Tentativas de Solução do
Problema Sinótico:
Desde os começos do século XIX
têm surgido tentativas para a solução do problema sinótico. Dentre elas, quatro merecem destaque:
A
hipótese do proto-evangelho:
Essa hipótese foi proposta por G.E. Lessing (1778) e J.C. Eichhorn, que
acreditavam na existência de um evangelho original, uma fonte escrita comum da
qual os três evangelistas sinóticos se serviram para a produção de seus
Evangelhos. Segundo o pensamento de Lessing, essa fonte seria um evangelho em
aramaico escrito por Mateus, conhecido como Evangelho dos Nazarenos. O nosso
Evangelho de Mateus, seria um resumo desse primeiro que teria se perdido.
Marcos e Lucas teriam derivado o seu material desse evangelho aramaico, feitos
de acordo com seus pontos de vista e com os propósitos que tinham em mente.
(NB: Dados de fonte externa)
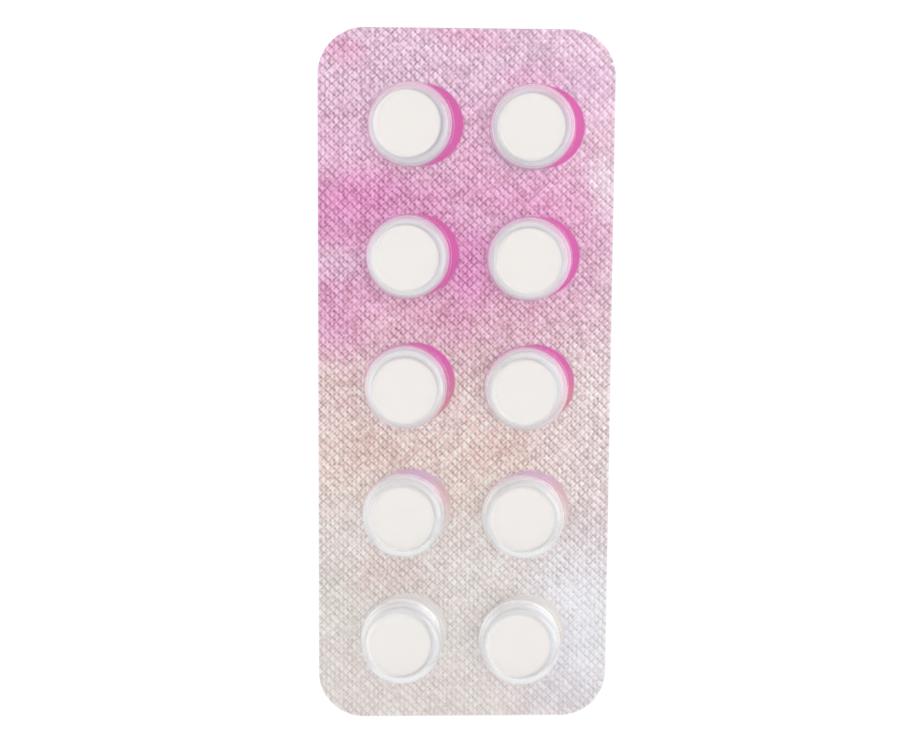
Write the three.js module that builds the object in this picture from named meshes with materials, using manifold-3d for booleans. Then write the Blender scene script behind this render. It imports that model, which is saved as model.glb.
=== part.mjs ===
// Blister strip of ten round tablets: a clear thermoformed film with ten pockets in two columns of five,
// a thin foil sealed under it, and one loose tablet in each pocket.
// Millimetres. The strip lies foil side down on z = 0, pockets up; +Y is its upper end, +X its right side.
import * as THREE from "three";
import { mergeVertices } from "three/addons/utils/BufferGeometryUtils.js";
import Module from "manifold-3d";

const wasm = await Module();
wasm.setup();

// Strip, as it is cut out of the web
const STRIP_WIDTH = 38;
const STRIP_LENGTH = 90;
const CORNER_RADIUS = 6;
const CORNER_STEPS = 8;

// Sheets
const FOIL_THICKNESS = 0.04;
const FILM_THICKNESS = 0.25;
const WALL_THICKNESS = 0.18; // the film thins as it is drawn down the pocket wall
const CROWN_THICKNESS = 0.2;

// Pocket grid, cut slightly askew and off centre
const COLUMNS = 2;
const ROWS = 5;
const COLUMN_PITCH = 15.6;
const ROW_PITCH = 16.8;
const GRID_SHIFT = new THREE.Vector2(0.1, -0.85);
const GRID_SKEW = THREE.MathUtils.degToRad(-0.75);

// Pocket, outside measures above the flange
const POCKET_BASE_RADIUS = 5.4;
const POCKET_DRAFT = THREE.MathUtils.degToRad(4);
const POCKET_HEIGHT = 4.25; // from the underside of the foil to the top of the crown
const FOOT_RADIUS = 0.4;
const SHOULDER_RADIUS = 0.9;
const CROWN_DIP = 0.06; // the middle of the crown stands a touch lower than its rim
const MOUTH_RADIUS = 0.2; // inner edge of the flange, where the pocket opens
const POCKET_SEGMENTS = 28;
const FOOT_STEPS = 2;
const SHOULDER_STEPS = 4;

// Tablet
const TABLET_RADIUS = 4.25;
const TABLET_HEIGHT = 3.3;
const TABLET_EDGE = 0.35;
const TABLET_CROWN = 0.08; // each face bulges this much
const TABLET_SEGMENTS = 28;
const EDGE_STEPS = 2;

// How far each loose tablet has slid inside its pocket, upper row first, left then right
const TABLET_SLIDES = [
  [[-0.4, 0], [-0.2, -0.1]],
  [[-0.3, -0.15], [-0.2, -0.25]],
  [[-0.15, -0.35], [-0.3, -0.3]],
  [[-0.2, -0.25], [-0.2, -0.15]],
  [[-0.4, -0.15], [-0.35, -0.2]],
];

const QUARTER_TURN = Math.PI / 2;

// Points of an arc from one angle to another, both ends included
function arc(centerX, centerY, radius, from, to, steps) {
  return Array.from({ length: steps + 1 }, (_, step) => {
    const angle = from + ((to - from) * step) / steps;
    return new THREE.Vector2(centerX + radius * Math.cos(angle), centerY + radius * Math.sin(angle));
  });
}

// Lathe about Z instead of Y
function revolve(profile, segments) {
  return new THREE.LatheGeometry(profile, segments).rotateX(QUARTER_TURN);
}

function stripOutline() {
  const x = STRIP_WIDTH / 2 - CORNER_RADIUS;
  const y = STRIP_LENGTH / 2 - CORNER_RADIUS;
  const corners = [[x, y], [-x, y], [-x, -y], [x, -y]];
  return corners.flatMap(([centerX, centerY], corner) => {
    const from = corner * QUARTER_TURN;
    return arc(centerX, centerY, CORNER_RADIUS, from, from + QUARTER_TURN, CORNER_STEPS);
  });
}

function sheet(thickness, bottom) {
  const shape = new THREE.Shape(stripOutline());
  const geometry = new THREE.ExtrudeGeometry(shape, { depth: thickness, bevelEnabled: false });
  return geometry.translate(0, 0, bottom);
}

function pocketCentre(row, column) {
  const across = (column - (COLUMNS - 1) / 2) * COLUMN_PITCH;
  const along = ((ROWS - 1) / 2 - row) * ROW_PITCH;
  const centre = new THREE.Vector2(across, along);
  return centre.rotateAround(new THREE.Vector2(), GRID_SKEW).add(GRID_SHIFT);
}

// Half section of a drafted cup, mouth down: foot flare, wall, shoulder and crown, from the foot to the axis
function cupProfile(baseRadius, footHeight, topHeight, foot, shoulder, footSteps, shoulderSteps) {
  const lean = Math.tan(POCKET_DRAFT);
  const wallRadius = (height) => baseRadius - (height - footHeight) * lean;
  const footEnd = footHeight + foot * (1 - Math.sin(POCKET_DRAFT));
  const footCentre = wallRadius(footEnd) + foot * Math.cos(POCKET_DRAFT);
  const shoulderHeight = topHeight - shoulder;
  const shoulderStart = shoulderHeight + shoulder * Math.sin(POCKET_DRAFT);
  const shoulderCentre = wallRadius(shoulderStart) - shoulder * Math.cos(POCKET_DRAFT);
  return [
    ...arc(footCentre, footHeight + foot, foot, -QUARTER_TURN, -Math.PI + POCKET_DRAFT, footSteps),
    ...arc(shoulderCentre, shoulderHeight, shoulder, POCKET_DRAFT, QUARTER_TURN, shoulderSteps),
    new THREE.Vector2(0, topHeight - CROWN_DIP),
  ];
}

// The solid outside of a pocket, standing on the underside of the film
function pocketOutside() {
  const flangeTop = FOIL_THICKNESS + FILM_THICKNESS;
  const cup = cupProfile(
    POCKET_BASE_RADIUS, flangeTop, POCKET_HEIGHT, FOOT_RADIUS, SHOULDER_RADIUS, FOOT_STEPS, SHOULDER_STEPS,
  );
  const footEdge = cup[0].x;
  const profile = [new THREE.Vector2(0, FOIL_THICKNESS), new THREE.Vector2(footEdge, FOIL_THICKNESS), ...cup];
  return revolve(profile, POCKET_SEGMENTS);
}

// The hollow of a pocket, reaching down through the film
function pocketHollow() {
  const below = FOIL_THICKNESS - FILM_THICKNESS;
  const cup = cupProfile(
    POCKET_BASE_RADIUS - WALL_THICKNESS, FOIL_THICKNESS, POCKET_HEIGHT - CROWN_THICKNESS,
    MOUTH_RADIUS, SHOULDER_RADIUS - CROWN_THICKNESS, 1, SHOULDER_STEPS - 1,
  );
  const mouthEdge = cup[0].x;
  const profile = [new THREE.Vector2(0, below), new THREE.Vector2(mouthEdge, below), ...cup];
  return revolve(profile, POCKET_SEGMENTS);
}

function toSolid(geometry) {
  const bare = geometry.clone();
  bare.deleteAttribute("normal");
  bare.deleteAttribute("uv");
  const merged = mergeVertices(bare, 1e-5);
  const mesh = new wasm.Mesh({
    numProp: 3,
    vertProperties: new Float32Array(merged.attributes.position.array),
    triVerts: new Uint32Array(merged.index.array),
  });
  return new wasm.Manifold(mesh);
}

function toGeometry(solid) {
  const mesh = solid.getMesh();
  const geometry = new THREE.BufferGeometry();
  geometry.setAttribute("position", new THREE.BufferAttribute(mesh.vertProperties, mesh.numProp));
  geometry.setIndex(new THREE.BufferAttribute(mesh.triVerts, 1));
  geometry.computeVertexNormals();
  return geometry;
}

// The film is one thin shell: a flat flange that rises into ten pockets, open towards the foil
function filmGeometry() {
  const outside = pocketOutside();
  const hollow = pocketHollow();
  const centres = [];
  for (let row = 0; row < ROWS; row += 1) {
    for (let column = 0; column < COLUMNS; column += 1) {
      centres.push(pocketCentre(row, column));
    }
  }
  let film = toSolid(sheet(FILM_THICKNESS, FOIL_THICKNESS));
  for (const { x, y } of centres) {
    film = film.add(toSolid(outside.clone().translate(x, y, 0)));
  }
  for (const { x, y } of centres) {
    film = film.subtract(toSolid(hollow.clone().translate(x, y, 0)));
  }
  return toGeometry(film);
}

// Flat-faced round tablet with softened edges, standing on z = 0
function tabletGeometry() {
  const low = TABLET_CROWN + TABLET_EDGE;
  const high = TABLET_HEIGHT - TABLET_CROWN - TABLET_EDGE;
  const edgeCentre = TABLET_RADIUS - TABLET_EDGE;
  const profile = [
    new THREE.Vector2(0, 0),
    ...arc(edgeCentre, low, TABLET_EDGE, -QUARTER_TURN, 0, EDGE_STEPS),
    ...arc(edgeCentre, high, TABLET_EDGE, 0, QUARTER_TURN, EDGE_STEPS),
    new THREE.Vector2(0, TABLET_HEIGHT),
  ];
  return revolve(profile, TABLET_SEGMENTS);
}

function finish(color, roughness, metalness, opacity = 1) {
  return new THREE.MeshStandardMaterial({ color, roughness, metalness, opacity, transparent: opacity < 1 });
}

const strip = new THREE.Group();

const foil = new THREE.Mesh(sheet(FOIL_THICKNESS, 0), finish(0xd9a3bb, 0.35, 0.9));
foil.name = "lidding_foil";
strip.add(foil);

const film = new THREE.Mesh(filmGeometry(), finish(0xf4f6f8, 0.12, 0, 0.25));
film.name = "blister_film";
strip.add(film);

const tablet = tabletGeometry();
const SIDES = ["left", "right"];
for (let row = 0; row < ROWS; row += 1) {
  for (let column = 0; column < COLUMNS; column += 1) {
    const [slideX, slideY] = TABLET_SLIDES[row][column];
    const centre = pocketCentre(row, column);
    const mesh = new THREE.Mesh(tablet, finish(0xf3f0ec, 0.85, 0));
    mesh.name = `tablet_${row + 1}_${SIDES[column]}`;
    mesh.position.set(centre.x + slideX, centre.y + slideY, FOIL_THICKNESS);
    strip.add(mesh);
  }
}

export default strip;
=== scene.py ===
import math

import bpy
from bpy.props import FloatProperty, FloatVectorProperty, IntProperty, PointerProperty
from mathutils import Matrix, Vector


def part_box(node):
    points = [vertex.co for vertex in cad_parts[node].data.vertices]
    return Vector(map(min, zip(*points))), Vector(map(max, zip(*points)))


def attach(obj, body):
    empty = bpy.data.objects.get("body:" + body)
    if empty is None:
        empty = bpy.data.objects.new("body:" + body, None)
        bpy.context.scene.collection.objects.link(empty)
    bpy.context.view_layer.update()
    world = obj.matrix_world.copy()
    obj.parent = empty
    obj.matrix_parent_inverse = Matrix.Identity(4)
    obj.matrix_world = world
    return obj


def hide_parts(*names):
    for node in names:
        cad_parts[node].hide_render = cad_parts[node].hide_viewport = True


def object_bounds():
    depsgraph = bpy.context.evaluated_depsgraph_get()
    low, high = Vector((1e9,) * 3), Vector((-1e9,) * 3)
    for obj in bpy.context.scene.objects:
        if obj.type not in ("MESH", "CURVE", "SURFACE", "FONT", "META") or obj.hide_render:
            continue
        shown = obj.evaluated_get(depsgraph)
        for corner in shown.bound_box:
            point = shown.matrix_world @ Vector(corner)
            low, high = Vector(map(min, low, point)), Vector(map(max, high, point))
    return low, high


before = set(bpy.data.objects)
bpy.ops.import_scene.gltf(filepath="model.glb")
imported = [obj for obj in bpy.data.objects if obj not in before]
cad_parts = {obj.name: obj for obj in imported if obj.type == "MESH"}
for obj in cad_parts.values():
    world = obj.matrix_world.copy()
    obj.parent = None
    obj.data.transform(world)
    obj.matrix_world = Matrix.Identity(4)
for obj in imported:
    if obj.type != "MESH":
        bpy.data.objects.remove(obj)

CAD_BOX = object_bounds()

bl_info = {
    "name": "Blister strip of tablets",
    "version": (1, 0, 0),
    "blender": (4, 5, 0),
    "location": "View3D > Sidebar > Blister Strip",
    "description": "Makes a knurled foil, a clear pocket film and round tablets around a fixed frame",
    "category": "Object",
}

FRAME_WIDTH_PX = 912
MM = 0.001
FOIL_NODE = "lidding_foil"
FILM_NODE = "blister_film"
SIDES = ("left", "right")
HOLLOW = "hollow"
WELD = 1e-7
QUARTER = math.pi / 2

# Steps of the curves and of the knurl's grid
STEPS_PER_CELL = 3
CORNER_STEPS = 24
POCKET_SEGMENTS = 80
TABLET_SEGMENTS = 96
FOOT_STEPS = 4
SHOULDER_STEPS = 7
CROWN_STEPS = 2
EDGE_STEPS = 6
SHARP_ANGLE = math.radians(40)
TRIM_MARGIN = 1 * MM
CUTTER_HEIGHT = 4 * MM

# Knurl: depth of its second set of grooves, blur of the smooth zones' edges, and shake of its lines
SLIGHT_GROOVE = 0.75
ZONE_BLUR = 0.12 * MM
KNURL_SHAKE = 0.3 * MM
# Waves of light on the knurl: turns per cell along and across, strength and lead in degrees
KNURL_WAVES = (
    (1, 0, -0.115, 0),
    (0, 1, -0.055, 0),
    (1, -1, 0.085, 20),
    (1, 1, 0.02, 0),
    (2, 0, 0.065, 155),
    (0, 2, 0.075, 90),
)

# Foil under each tablet, a little off the pocket's axis: pale, and darker in the upper rows as painted
# shadow of the tablets
INSIDE_SHIFT = (-0.1 * MM, -0.25 * MM, 0)
INSIDE_RADIUS = 5.3 * MM
INSIDE_FADE = 0.6 * MM

# Soft patches in the seal's tint: middle, half width and half height in millimetres, colour and strength
PATCHES = (
    ((-16.3, 42.5), (3.2, 2.6), "reddish", 0.7),
    ((0.5, 43.8), (5.0, 1.8), "reddish", 0.5),
    ((8.7, 38.8), (5.0, 3.2), "magenta", 0.35),
    ((15.8, 38.2), (3.8, 3.4), "purple", 0.6),
    ((0.0, 30.5), (4.0, 4.0), "reddish", 0.35),
    ((-13.5, 23.5), (9.0, 4.2), "magenta", 0.8),
    ((0.0, 14.5), (4.5, 6.5), "magenta", 0.9),
    ((-16.5, 15.0), (4.5, 3.0), "rose", 0.7),
    ((-16.5, 6.8), (5.0, 4.5), "magenta", 0.45),
    ((-3.0, 7.5), (6.0, 3.2), "reddish", 0.6),
    ((-12.6, -9.0), (4.5, 2.6), "salmon", 0.6),
    ((4.4, -9.6), (4.5, 2.6), "salmon", 0.6),
    ((-10.5, -26.0), (6.0, 3.5), "salmon", 0.4),
    ((-16.5, -29.0), (4.0, 5.0), "grey", 0.5),
    ((1.0, 21.0), (5.0, 2.5), "rose", 0.4),
    ((17.8, 25.0), (2.0, 4.0), "lilac", 0.4),
    ((16.0, -34.0), (8.0, 14.0), "lilac", 1.0),
)

# Cloud of the drawn film: seen through and seen at a low angle; and painted white at the lower rims of the
# last rows, standing in for the tablet's side seen through the curved film
THIN_HAZE = 0.24
THICK_HAZE = 0.5
RIM_PAINTED_WHITE = 0.45
CLOUD_HEIGHT = 2.5 * MM
RIM_ROWS = (-12 * MM, -22 * MM)

# Stage: each lamp's direction in degrees and its share of the power, and the floor under the strip
LAMPS = ((10, 1.0), (90, 0.35), (180, 0.7))
LAMP_ELEVATION = math.radians(50)
FLOOR_HALF = 3.0
FLOOR_GAP = 0.02 * MM
FLOOR_GLOW = 0.75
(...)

A
base para as suposições de Lessing era uma declaração de Papias de que cada um
interpretava a Logia de
Mateus como podia.
A hipótese
diegésica ou dos fragmentos (diegeses - "relatos"):
Segundo
esta hipótese, produzida por Schleiermacher (1768-1834 d.C.) em 1817, os
sinóticos foram formados a partir de inúmeros fragmentos que foram registrados
pelos apóstolos e seus ouvintes. Desse modo, a matéria dos Evangelhos sinóticos
viria de um grande número de breves anotações (diegeses),
que apareceram bem cedo. Esses
fragmentos, contendo temas como milagres, parábolas, narrativas e discursos, logo
foram traduzidos para o grego e serviram de base para os evangelistas
sinóticos, que os coletaram e com eles formaram os seus evangelhos. Lc. 1:1-2
tem sido invocado como uma evidência disto.
Todavia, esta teoria não explica
a concordância na disposição da matéria.
A hipótese da tradição oral:
Foi
defendida primeiro em 1797 por J.G. Herder e mais tarde por J.K.L. Geisler, em
1818. Baseia-se na pressuposição de um proto-evangelho, não escrito, mas
pregado oralmente, que teria tomado
forma fixa bem cedo, por volta de 35-40 a.D. e poderia ser essa forma igual a
da pregação missionária dos apóstolos, conforme transmitida pelo Livros de
Atos. Foi aceita por muitos estudiosos protestantes como Westcott, Alford,
Godet, etc. Esta teoria está certa
quanto ao fato de a matéria dos Evangelhos foi transmitida oralmente por um
longo período, mas não explica satisfatoriamente as concordâncias, às vezes
literais, e a sucessão das perícopes em ordem idêntica.
A
hipótese das duas fontes:
A
teoria admite duas fontes para a origem literária dos Evangelhos sinóticos: uma
é o Evangelho de Marcos, que serviu de modelo para os outros dois (Mateus e
Lucas); e a outra, que continham as palavras do Senhor, chamada fonte Q. A
fonte Q é um pressuposto que originou-se após os estudiosos terem percebido que
50% dos textos de Mateus e Lucas concordam quase literalmente e que não estão
em Marcos. Com isso concluiu que Mateus e Lucas se basearam num texto grego
comum, a que chamou de fonte dos discursos, pois "consiste" em grande
parte dos discursos (ou ditos) de Jesus. Esse suposto texto é hoje chamado de
fonte Q por causa da palavra alemã para fonte - Quelle.